Nothing but the lines from the one containing "0.70), 0.90, 0.0)" down to the one containing "obj.parent = None", both included, should be echoed, and each exactly as it stands.
****************************************
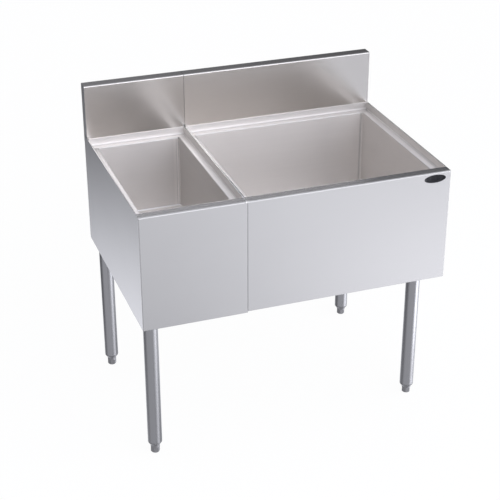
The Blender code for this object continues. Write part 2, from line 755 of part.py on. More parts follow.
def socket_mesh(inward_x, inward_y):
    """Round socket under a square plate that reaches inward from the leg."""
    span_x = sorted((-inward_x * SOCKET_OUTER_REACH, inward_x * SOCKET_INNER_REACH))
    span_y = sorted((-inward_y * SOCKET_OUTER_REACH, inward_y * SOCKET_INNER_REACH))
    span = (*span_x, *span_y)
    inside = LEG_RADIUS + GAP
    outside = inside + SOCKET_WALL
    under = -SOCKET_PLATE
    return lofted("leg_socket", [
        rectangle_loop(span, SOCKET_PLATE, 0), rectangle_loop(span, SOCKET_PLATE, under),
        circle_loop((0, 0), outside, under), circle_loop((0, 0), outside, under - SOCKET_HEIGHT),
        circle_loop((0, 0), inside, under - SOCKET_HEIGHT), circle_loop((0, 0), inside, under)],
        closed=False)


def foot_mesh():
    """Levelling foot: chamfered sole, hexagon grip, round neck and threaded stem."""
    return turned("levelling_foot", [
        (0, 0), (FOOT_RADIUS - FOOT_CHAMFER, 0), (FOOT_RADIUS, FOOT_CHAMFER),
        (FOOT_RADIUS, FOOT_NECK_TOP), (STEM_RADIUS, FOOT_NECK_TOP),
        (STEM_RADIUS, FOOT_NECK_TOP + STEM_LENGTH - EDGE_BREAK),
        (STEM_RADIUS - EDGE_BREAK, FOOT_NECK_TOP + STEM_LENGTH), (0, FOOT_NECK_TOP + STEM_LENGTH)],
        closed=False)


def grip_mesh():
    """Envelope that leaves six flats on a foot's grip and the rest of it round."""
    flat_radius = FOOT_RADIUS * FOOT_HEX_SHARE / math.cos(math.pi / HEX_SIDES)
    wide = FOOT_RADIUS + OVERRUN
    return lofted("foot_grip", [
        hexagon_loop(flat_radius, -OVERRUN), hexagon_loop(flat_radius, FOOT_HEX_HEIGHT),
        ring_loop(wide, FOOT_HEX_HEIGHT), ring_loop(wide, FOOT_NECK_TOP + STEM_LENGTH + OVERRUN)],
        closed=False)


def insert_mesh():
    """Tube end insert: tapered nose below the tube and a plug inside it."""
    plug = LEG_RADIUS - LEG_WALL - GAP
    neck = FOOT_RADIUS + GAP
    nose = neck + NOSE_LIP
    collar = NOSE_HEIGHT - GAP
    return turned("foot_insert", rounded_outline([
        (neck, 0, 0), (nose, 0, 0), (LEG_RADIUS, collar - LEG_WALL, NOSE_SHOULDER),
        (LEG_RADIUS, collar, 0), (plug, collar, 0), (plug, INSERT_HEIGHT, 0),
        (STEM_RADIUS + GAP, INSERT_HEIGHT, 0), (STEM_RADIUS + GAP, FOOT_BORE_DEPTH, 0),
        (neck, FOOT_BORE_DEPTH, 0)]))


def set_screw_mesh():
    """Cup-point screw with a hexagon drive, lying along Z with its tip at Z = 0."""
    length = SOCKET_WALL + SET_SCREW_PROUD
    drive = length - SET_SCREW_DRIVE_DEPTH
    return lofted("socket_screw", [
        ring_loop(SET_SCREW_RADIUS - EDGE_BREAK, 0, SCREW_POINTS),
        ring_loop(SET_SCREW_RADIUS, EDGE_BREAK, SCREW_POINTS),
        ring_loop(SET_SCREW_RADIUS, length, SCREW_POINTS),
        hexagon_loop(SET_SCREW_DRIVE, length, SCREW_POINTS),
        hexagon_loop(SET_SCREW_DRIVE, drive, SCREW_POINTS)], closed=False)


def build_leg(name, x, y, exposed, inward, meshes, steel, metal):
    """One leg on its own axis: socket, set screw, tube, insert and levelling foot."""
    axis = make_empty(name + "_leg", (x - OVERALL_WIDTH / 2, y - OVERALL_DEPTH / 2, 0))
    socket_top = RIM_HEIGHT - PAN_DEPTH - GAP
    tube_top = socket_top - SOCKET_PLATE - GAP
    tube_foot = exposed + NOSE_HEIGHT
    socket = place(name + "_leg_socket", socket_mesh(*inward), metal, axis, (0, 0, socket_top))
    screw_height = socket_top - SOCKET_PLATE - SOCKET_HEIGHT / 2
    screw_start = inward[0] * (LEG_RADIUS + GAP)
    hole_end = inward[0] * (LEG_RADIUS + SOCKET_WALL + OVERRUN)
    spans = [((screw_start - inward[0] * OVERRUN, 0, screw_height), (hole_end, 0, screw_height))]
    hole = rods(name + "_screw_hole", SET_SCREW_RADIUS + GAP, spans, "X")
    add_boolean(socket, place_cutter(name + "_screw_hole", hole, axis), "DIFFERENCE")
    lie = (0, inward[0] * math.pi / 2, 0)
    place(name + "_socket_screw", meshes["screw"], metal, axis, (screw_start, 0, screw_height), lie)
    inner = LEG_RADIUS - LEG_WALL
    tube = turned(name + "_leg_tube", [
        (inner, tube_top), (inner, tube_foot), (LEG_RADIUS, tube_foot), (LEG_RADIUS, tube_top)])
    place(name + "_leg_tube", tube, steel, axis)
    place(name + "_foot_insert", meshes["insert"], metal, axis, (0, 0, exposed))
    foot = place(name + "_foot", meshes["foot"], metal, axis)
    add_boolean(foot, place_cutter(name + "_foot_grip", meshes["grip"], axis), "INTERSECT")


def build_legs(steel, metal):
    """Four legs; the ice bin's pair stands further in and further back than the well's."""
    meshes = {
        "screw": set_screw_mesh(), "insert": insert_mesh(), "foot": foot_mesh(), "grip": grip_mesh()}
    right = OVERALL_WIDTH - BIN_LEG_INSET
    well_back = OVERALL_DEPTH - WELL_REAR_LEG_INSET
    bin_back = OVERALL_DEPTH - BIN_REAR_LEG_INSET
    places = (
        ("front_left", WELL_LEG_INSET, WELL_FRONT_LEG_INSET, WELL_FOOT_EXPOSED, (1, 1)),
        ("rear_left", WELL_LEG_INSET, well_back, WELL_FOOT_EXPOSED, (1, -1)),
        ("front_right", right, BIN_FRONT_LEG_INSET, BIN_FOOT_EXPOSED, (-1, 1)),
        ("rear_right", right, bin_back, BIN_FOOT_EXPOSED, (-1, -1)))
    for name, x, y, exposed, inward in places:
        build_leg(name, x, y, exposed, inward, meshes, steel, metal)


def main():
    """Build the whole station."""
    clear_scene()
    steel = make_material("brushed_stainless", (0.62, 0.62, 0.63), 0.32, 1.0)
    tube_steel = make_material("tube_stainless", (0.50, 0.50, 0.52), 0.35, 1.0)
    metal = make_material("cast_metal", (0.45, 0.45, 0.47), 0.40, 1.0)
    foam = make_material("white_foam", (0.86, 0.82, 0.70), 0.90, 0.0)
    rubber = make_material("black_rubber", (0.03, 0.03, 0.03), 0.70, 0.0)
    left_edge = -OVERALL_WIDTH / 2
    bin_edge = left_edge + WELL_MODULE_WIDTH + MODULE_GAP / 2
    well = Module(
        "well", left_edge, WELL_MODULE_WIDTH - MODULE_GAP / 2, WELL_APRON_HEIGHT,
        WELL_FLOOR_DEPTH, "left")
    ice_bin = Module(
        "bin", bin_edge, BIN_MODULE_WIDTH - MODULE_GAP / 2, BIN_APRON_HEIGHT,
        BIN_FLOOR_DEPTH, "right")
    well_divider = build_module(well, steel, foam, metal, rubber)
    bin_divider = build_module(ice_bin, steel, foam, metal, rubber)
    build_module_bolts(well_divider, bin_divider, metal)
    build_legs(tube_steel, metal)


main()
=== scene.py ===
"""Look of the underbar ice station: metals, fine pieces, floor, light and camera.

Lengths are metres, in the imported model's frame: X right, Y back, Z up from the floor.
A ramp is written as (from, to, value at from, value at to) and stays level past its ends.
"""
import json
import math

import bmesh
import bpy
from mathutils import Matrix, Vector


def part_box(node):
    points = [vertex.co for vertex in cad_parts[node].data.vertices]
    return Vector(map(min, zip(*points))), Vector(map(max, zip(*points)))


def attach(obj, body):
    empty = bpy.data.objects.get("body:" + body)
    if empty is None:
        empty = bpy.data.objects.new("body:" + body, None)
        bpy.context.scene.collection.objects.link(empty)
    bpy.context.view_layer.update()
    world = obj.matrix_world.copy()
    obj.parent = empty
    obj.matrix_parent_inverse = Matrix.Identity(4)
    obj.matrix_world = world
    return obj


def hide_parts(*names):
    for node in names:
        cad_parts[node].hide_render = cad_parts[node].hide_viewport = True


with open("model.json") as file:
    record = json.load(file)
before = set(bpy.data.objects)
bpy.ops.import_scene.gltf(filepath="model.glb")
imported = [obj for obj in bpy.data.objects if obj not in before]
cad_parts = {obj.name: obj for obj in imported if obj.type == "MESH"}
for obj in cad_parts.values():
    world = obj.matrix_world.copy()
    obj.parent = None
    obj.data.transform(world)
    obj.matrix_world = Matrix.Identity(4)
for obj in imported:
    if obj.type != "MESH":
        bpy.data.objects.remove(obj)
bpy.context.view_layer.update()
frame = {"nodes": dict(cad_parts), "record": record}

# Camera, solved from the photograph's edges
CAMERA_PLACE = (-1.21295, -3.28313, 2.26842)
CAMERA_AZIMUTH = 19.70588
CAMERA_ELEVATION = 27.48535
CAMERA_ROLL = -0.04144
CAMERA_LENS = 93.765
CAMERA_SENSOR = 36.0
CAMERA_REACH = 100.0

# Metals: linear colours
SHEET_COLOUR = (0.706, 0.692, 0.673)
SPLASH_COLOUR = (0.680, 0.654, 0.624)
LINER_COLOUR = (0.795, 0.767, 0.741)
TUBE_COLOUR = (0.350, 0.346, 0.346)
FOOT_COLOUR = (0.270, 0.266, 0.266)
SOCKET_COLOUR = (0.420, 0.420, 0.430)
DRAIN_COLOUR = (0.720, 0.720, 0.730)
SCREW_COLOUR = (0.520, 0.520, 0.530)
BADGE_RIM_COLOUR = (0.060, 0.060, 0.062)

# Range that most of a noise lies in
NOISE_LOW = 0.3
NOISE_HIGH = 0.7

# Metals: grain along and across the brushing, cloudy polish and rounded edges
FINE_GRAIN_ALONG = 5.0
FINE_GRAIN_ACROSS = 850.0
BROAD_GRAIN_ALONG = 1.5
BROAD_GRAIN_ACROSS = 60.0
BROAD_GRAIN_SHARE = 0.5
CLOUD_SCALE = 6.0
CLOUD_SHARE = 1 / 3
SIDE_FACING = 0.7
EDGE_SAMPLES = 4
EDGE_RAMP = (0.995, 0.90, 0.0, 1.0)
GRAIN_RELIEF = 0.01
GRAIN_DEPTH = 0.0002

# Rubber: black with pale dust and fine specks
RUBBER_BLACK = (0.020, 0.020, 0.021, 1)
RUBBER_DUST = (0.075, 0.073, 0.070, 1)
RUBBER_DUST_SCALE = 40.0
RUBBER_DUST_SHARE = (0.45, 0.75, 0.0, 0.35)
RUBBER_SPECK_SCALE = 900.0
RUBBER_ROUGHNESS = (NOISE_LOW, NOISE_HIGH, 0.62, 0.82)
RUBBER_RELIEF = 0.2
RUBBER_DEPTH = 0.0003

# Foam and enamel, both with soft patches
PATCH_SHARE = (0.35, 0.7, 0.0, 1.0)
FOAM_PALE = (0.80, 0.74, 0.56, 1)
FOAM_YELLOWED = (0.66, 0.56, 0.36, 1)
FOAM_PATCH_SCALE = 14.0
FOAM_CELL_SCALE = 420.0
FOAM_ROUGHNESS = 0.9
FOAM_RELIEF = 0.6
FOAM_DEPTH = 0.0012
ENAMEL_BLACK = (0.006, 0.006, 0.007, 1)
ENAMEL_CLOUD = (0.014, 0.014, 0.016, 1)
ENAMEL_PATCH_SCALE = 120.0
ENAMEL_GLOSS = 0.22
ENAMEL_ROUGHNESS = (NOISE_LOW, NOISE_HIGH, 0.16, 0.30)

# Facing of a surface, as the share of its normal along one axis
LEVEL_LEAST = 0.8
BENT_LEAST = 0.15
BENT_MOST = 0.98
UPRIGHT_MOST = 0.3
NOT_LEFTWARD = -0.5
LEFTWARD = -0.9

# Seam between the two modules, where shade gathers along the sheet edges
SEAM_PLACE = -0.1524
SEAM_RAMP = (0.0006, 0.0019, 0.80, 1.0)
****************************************
• [COMPLETE ANSWER]
    foam = make_material("white_foam", (0.86, 0.82, 0.70), 0.90, 0.0)
    rubber = make_material("black_rubber", (0.03, 0.03, 0.03), 0.70, 0.0)
    left_edge = -OVERALL_WIDTH / 2
    bin_edge = left_edge + WELL_MODULE_WIDTH + MODULE_GAP / 2
    well = Module(
        "well", left_edge, WELL_MODULE_WIDTH - MODULE_GAP / 2, WELL_APRON_HEIGHT,
        WELL_FLOOR_DEPTH, "left")
    ice_bin = Module(
        "bin", bin_edge, BIN_MODULE_WIDTH - MODULE_GAP / 2, BIN_APRON_HEIGHT,
        BIN_FLOOR_DEPTH, "right")
    well_divider = build_module(well, steel, foam, metal, rubber)
    bin_divider = build_module(ice_bin, steel, foam, metal, rubber)
    build_module_bolts(well_divider, bin_divider, metal)
    build_legs(tube_steel, metal)


main()
=== scene.py ===
"""Look of the underbar ice station: metals, fine pieces, floor, light and camera.

Lengths are metres, in the imported model's frame: X right, Y back, Z up from the floor.
A ramp is written as (from, to, value at from, value at to) and stays level past its ends.
"""
import json
import math

import bmesh
import bpy
from mathutils import Matrix, Vector


def part_box(node):
    points = [vertex.co for vertex in cad_parts[node].data.vertices]
    return Vector(map(min, zip(*points))), Vector(map(max, zip(*points)))


def attach(obj, body):
    empty = bpy.data.objects.get("body:" + body)
    if empty is None:
        empty = bpy.data.objects.new("body:" + body, None)
        bpy.context.scene.collection.objects.link(empty)
    bpy.context.view_layer.update()
    world = obj.matrix_world.copy()
    obj.parent = empty
    obj.matrix_parent_inverse = Matrix.Identity(4)
    obj.matrix_world = world
    return obj


def hide_parts(*names):
    for node in names:
        cad_parts[node].hide_render = cad_parts[node].hide_viewport = True


with open("model.json") as file:
    record = json.load(file)
before = set(bpy.data.objects)
bpy.ops.import_scene.gltf(filepath="model.glb")
imported = [obj for obj in bpy.data.objects if obj not in before]
cad_parts = {obj.name: obj for obj in imported if obj.type == "MESH"}
for obj in cad_parts.values():
    world = obj.matrix_world.copy()
    obj.parent = None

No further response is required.